To evaluate how the model was making its decisions, I visualized the logistic regression weights using a heatmap.
Y-Axis (Target Classes):
0.2x1 Rectangles,1.2x2 Circles,2.2x4 Rectangles, and3.2x2 Squares.X-Axis (Engineered Features): The zero-indexed geometric features defined in the previous section.
This tool made it incredibly easy to see which specific features carried the most weight for classifying each distinct shape.
Model Accuracy
The model achieved an amazing classification performance across both training and testing datasets. Using 7 features, the model achieved an accuracy of 94.4% when classifying its training dataset, and an accuracy of 95.3% when classifying a new testing dataset.
Out of 108 test images, the model misclassified only 5 pieces. The 2x4 rectangles and 2x2 circles were identified with near-perfect accuracy because their shape profiles are highly distinct.
The few misclassifications that did occur were between the 2x1 rectangles and the 2x2 squares. Under extreme rotations, edge shadows slightly skewed the bounding box ratios, occasionally causing the model to mistake one shape for the other.

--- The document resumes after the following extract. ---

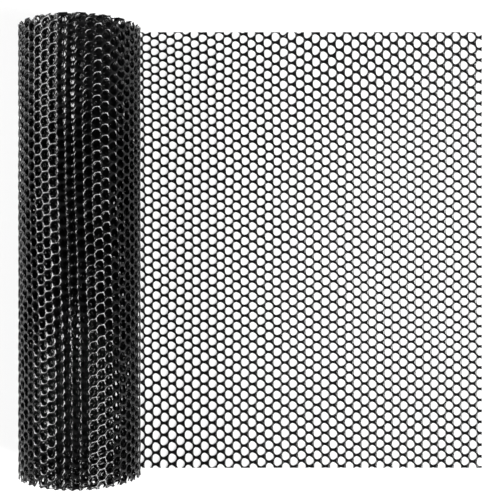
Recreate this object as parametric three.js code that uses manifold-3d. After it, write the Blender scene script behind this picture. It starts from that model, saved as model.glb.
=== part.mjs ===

Rows indicate the class of the input and columns indicate the resulting classification the model provides.
Conclusion
This system successfully proved that strategic image processing can resolve complex spatial noise with minimal computing power. Filtering out background artifacts allowed for the extraction of highly accurate, rotation-invariant bounding box metrics. Using just seven engineered geometric features, the model achieved a robust 95.3% testing accuracy on misaligned and rotated items. This minimal feature footprint ensures maximum processing speeds, making it an ideal, production-ready solution for real-time sorting on high-speed industrial conveyor belts.